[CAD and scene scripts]
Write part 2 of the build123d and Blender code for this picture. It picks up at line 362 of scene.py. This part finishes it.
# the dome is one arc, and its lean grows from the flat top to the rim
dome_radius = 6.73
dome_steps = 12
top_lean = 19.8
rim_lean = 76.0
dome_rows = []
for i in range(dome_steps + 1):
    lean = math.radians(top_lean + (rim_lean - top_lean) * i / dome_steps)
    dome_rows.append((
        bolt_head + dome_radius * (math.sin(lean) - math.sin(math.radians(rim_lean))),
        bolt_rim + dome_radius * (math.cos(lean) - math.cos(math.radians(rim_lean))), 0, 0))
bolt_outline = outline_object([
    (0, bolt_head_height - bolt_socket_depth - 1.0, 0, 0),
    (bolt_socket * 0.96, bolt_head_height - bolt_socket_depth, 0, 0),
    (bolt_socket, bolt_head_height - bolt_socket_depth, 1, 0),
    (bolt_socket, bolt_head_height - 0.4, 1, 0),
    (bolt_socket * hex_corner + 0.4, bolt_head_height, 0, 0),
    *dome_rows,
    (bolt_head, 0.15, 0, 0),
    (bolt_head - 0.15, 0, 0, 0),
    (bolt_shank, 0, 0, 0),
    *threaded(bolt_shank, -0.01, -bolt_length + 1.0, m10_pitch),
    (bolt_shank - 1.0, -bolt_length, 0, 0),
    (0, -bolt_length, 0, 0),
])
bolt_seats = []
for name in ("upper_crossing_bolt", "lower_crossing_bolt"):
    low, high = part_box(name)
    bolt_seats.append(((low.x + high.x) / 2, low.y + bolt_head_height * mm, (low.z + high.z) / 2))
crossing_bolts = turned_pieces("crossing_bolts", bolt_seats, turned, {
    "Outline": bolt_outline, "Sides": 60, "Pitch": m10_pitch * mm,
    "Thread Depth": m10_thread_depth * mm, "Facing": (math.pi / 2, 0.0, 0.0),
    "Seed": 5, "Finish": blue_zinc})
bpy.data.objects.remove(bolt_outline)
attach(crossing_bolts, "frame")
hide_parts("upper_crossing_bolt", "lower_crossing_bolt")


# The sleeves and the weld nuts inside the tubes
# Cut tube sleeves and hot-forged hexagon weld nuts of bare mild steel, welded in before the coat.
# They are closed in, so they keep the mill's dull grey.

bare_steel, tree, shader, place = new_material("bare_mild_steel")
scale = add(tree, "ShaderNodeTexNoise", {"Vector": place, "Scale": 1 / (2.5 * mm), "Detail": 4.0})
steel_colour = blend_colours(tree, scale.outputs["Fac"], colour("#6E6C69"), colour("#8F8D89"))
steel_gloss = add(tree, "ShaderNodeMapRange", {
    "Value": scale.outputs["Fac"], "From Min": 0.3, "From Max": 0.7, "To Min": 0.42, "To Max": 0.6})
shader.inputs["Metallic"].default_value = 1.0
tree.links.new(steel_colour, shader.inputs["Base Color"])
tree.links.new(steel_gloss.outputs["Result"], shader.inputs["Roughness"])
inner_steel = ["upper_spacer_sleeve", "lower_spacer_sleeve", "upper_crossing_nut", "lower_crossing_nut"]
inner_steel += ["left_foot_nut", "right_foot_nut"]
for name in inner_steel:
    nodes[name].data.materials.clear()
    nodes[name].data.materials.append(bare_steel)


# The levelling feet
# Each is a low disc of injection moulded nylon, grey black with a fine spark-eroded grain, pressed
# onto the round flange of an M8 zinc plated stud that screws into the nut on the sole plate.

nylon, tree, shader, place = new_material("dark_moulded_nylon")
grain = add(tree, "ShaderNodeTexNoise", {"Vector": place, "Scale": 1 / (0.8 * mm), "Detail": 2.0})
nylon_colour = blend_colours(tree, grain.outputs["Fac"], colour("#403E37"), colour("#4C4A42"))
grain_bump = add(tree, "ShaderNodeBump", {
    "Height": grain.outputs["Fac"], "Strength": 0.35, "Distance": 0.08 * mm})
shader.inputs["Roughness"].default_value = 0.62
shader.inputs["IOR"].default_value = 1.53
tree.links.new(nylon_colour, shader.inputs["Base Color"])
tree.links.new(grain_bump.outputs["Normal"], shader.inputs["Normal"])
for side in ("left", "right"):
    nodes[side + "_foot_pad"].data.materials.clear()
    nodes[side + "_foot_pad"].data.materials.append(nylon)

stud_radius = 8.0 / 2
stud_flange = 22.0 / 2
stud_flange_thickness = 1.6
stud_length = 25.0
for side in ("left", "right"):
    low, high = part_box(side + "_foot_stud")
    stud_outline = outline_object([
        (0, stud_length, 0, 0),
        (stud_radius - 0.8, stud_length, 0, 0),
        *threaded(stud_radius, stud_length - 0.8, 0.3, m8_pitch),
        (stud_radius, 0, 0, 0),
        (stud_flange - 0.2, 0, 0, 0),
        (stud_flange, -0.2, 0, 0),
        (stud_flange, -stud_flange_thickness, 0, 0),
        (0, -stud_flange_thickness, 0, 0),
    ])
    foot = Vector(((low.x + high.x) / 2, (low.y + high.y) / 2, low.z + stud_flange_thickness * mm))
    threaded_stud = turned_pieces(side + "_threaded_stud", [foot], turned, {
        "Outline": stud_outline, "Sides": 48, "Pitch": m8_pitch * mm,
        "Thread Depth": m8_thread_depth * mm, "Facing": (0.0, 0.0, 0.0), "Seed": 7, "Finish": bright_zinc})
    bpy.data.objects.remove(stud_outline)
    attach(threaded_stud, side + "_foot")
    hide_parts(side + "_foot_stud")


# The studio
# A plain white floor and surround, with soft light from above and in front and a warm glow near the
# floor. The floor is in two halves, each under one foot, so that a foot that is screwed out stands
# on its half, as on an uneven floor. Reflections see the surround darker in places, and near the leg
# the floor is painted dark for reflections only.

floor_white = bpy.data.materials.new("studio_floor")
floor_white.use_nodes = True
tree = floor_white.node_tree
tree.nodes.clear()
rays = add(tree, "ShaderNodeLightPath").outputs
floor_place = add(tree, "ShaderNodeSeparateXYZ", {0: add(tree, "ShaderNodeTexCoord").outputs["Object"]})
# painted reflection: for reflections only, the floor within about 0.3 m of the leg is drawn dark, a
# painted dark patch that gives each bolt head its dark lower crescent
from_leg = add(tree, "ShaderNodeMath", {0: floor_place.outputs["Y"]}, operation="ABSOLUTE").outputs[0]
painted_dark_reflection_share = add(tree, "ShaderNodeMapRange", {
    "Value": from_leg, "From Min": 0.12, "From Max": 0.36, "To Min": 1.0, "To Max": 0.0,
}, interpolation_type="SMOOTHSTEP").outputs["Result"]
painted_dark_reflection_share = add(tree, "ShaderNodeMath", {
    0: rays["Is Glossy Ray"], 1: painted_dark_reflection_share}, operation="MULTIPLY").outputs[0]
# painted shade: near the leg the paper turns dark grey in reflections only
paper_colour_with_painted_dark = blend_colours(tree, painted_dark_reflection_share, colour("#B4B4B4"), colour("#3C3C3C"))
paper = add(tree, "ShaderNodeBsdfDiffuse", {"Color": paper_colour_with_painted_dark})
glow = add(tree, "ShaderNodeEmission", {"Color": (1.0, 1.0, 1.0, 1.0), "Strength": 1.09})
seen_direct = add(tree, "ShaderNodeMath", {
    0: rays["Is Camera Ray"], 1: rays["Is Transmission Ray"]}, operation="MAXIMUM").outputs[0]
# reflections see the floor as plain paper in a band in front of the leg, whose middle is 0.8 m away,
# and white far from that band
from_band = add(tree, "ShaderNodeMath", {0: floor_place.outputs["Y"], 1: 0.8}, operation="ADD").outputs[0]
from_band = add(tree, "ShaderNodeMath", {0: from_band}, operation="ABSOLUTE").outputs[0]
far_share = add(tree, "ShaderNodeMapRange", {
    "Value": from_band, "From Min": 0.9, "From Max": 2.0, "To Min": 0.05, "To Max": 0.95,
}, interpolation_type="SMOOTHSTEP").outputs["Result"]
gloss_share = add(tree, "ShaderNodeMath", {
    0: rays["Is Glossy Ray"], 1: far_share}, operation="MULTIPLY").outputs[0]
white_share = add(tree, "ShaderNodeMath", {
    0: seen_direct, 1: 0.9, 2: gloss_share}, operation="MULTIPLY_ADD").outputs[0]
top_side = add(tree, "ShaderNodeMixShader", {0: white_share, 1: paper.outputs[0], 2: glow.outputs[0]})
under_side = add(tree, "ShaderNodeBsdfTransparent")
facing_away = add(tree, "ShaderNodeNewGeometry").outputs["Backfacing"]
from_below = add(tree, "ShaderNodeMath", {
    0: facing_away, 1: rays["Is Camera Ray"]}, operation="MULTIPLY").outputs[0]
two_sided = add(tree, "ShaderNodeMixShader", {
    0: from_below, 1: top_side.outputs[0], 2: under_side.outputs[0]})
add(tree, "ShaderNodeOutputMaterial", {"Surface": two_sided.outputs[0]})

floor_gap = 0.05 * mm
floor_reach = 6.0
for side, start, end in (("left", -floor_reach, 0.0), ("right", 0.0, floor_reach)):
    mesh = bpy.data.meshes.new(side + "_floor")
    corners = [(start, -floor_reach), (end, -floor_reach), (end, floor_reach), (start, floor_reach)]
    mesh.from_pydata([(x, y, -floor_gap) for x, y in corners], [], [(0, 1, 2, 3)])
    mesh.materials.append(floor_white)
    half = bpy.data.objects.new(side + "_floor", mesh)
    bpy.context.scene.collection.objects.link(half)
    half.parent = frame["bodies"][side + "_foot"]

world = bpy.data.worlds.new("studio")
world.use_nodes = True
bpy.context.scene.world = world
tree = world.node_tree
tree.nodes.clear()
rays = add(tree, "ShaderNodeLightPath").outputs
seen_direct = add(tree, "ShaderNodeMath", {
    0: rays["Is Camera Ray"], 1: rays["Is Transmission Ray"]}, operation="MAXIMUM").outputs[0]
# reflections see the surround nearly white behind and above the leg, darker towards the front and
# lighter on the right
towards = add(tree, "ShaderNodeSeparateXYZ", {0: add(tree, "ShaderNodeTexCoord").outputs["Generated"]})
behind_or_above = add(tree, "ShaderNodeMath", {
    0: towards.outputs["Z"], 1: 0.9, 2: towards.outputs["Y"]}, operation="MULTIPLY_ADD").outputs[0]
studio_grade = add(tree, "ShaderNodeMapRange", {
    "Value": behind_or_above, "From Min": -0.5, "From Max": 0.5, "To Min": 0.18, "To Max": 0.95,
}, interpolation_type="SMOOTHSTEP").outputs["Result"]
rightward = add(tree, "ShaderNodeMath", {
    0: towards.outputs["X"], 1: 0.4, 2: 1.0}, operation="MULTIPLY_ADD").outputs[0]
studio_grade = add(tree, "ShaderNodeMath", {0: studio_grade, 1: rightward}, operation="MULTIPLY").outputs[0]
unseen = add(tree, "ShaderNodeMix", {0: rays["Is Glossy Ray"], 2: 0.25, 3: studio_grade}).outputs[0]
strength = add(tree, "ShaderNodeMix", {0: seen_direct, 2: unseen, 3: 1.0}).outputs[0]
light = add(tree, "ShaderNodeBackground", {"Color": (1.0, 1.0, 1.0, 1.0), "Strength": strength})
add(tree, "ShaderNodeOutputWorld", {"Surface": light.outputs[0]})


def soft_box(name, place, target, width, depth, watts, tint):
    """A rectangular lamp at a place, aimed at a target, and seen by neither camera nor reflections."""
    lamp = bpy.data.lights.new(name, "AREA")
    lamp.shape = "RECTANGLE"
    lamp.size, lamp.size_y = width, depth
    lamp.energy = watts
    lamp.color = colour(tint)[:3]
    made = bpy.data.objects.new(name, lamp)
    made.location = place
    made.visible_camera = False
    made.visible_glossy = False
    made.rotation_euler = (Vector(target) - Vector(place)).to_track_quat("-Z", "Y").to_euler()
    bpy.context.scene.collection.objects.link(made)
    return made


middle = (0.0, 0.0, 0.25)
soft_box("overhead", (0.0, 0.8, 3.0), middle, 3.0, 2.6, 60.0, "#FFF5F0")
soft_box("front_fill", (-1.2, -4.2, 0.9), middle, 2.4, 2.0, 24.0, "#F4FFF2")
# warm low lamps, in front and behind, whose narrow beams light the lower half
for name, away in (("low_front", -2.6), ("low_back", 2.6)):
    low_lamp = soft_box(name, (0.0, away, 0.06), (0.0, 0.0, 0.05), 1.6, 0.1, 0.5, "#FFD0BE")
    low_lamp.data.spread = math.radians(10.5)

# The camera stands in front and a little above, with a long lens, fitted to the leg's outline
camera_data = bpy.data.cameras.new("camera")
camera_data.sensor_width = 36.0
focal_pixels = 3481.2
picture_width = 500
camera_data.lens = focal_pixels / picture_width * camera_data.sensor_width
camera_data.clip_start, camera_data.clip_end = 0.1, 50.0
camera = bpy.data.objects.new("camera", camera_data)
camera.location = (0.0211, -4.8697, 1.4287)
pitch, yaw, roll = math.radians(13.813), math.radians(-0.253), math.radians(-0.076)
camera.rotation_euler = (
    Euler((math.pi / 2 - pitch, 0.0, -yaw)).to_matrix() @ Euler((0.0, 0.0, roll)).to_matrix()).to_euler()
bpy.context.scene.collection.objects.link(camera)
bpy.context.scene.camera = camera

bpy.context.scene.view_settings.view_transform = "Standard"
--
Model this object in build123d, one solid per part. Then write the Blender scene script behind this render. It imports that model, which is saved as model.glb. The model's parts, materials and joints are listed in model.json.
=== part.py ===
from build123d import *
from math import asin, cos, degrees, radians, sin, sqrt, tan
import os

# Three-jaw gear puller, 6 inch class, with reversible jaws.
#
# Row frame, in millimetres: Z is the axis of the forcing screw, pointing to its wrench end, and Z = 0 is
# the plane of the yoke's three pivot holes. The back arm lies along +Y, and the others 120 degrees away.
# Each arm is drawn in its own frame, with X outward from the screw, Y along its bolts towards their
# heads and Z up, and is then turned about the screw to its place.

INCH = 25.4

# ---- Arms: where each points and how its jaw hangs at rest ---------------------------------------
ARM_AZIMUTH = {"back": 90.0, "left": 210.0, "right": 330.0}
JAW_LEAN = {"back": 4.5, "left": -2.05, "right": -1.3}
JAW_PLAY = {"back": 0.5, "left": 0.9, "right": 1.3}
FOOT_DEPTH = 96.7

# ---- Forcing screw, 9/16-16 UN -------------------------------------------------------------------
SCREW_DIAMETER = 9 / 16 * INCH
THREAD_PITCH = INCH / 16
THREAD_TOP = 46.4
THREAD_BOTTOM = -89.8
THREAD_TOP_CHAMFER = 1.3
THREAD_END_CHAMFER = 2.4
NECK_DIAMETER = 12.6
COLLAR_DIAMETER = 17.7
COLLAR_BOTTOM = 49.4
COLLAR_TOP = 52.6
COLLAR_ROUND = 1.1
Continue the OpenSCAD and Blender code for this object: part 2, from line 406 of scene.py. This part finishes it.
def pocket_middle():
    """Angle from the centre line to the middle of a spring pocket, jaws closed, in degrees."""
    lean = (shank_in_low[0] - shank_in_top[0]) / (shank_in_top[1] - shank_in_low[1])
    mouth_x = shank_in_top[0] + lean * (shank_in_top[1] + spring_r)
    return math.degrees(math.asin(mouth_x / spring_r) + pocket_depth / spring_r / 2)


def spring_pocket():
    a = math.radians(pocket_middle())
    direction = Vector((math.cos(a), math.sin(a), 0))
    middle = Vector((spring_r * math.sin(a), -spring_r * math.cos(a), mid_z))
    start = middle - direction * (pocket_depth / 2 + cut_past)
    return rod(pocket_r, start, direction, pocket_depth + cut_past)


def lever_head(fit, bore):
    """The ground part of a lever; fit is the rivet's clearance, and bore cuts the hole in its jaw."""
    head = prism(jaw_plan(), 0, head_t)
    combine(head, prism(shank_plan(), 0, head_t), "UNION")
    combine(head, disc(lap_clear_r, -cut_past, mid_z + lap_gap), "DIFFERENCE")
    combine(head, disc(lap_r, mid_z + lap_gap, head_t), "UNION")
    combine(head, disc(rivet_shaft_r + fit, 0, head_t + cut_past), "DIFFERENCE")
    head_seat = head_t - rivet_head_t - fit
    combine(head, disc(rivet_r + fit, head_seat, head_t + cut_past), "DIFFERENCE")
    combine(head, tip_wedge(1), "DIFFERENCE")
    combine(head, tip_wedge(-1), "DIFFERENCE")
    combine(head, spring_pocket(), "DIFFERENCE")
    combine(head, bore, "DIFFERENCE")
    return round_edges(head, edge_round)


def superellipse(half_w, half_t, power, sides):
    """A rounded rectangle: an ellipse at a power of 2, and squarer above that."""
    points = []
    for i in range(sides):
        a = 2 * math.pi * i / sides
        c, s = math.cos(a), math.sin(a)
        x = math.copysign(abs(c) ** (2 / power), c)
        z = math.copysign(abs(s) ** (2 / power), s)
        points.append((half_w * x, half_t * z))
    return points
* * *
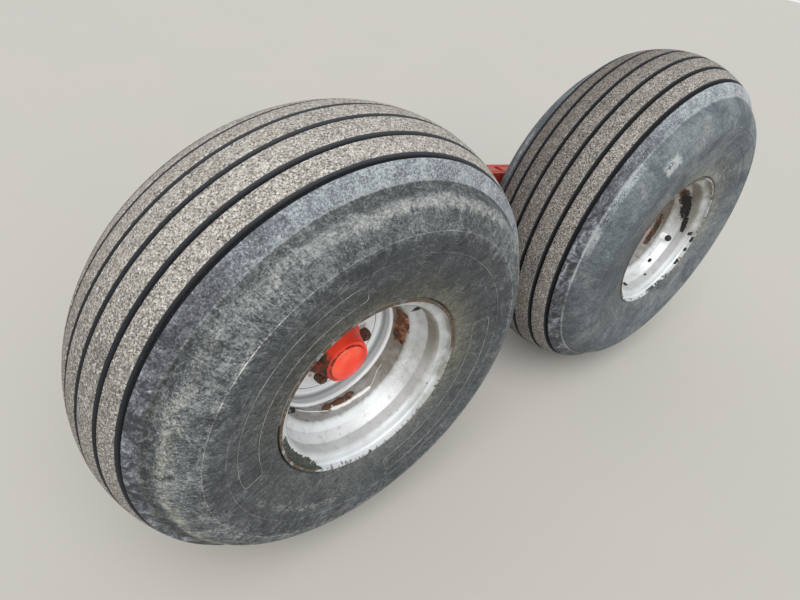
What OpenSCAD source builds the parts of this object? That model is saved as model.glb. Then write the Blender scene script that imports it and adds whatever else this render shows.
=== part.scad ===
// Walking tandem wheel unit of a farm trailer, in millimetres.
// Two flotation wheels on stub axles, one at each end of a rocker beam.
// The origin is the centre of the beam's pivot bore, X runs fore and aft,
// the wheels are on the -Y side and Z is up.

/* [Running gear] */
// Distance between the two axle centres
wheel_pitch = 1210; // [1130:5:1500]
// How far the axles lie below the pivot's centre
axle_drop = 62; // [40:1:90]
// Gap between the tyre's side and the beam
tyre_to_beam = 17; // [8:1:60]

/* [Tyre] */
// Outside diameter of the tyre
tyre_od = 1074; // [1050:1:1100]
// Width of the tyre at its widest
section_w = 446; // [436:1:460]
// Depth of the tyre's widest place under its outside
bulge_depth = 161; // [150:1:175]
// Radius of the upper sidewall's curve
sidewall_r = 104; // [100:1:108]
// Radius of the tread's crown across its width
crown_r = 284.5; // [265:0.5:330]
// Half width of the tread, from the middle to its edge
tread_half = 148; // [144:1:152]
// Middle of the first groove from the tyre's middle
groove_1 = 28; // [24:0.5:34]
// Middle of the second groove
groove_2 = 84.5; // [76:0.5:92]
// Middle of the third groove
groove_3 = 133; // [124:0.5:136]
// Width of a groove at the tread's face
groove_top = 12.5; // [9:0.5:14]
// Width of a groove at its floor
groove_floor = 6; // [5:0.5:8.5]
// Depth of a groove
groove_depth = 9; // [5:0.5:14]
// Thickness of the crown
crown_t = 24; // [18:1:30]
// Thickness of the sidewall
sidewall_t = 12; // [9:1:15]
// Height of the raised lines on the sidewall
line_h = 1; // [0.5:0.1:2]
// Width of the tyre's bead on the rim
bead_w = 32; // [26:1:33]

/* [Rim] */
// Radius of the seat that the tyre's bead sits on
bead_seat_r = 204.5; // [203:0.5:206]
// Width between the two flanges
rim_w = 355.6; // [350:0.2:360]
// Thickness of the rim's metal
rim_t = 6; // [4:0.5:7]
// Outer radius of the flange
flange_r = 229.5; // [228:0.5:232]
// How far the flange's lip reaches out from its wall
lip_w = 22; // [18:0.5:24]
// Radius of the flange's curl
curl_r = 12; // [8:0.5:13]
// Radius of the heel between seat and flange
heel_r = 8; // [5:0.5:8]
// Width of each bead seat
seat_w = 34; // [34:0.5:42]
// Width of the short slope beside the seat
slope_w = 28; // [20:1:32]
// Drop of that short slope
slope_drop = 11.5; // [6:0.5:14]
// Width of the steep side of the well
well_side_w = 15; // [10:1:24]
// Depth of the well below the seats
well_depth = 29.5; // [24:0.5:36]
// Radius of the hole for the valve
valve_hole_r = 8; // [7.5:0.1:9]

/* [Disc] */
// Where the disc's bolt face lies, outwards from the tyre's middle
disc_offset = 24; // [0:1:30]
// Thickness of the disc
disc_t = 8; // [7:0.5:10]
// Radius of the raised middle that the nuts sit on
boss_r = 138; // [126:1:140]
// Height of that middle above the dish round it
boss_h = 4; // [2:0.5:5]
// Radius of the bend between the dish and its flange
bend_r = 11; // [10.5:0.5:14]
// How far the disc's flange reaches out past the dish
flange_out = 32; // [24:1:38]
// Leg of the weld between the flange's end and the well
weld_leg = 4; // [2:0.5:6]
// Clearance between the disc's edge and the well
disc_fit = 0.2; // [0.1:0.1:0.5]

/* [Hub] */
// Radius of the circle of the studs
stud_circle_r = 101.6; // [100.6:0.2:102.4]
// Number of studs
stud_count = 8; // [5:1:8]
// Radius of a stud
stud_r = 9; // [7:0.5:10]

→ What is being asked
From the records above, retype only the lines starting at the line that contains "What OpenSCAD source" and ending at the line that contains "tyre_to_beam = 17; // [8:1:60]", both included.

→ Written reply
What OpenSCAD source builds the parts of this object? That model is saved as model.glb. Then write the Blender scene script that imports it and adds whatever else this render shows.
=== part.scad ===
// Walking tandem wheel unit of a farm trailer, in millimetres.
// Two flotation wheels on stub axles, one at each end of a rocker beam.
// The origin is the centre of the beam's pivot bore, X runs fore and aft,
// the wheels are on the -Y side and Z is up.

/* [Running gear] */
// Distance between the two axle centres
wheel_pitch = 1210; // [1130:5:1500]
// How far the axles lie below the pivot's centre
axle_drop = 62; // [40:1:90]
// Gap between the tyre's side and the beam
tyre_to_beam = 17; // [8:1:60]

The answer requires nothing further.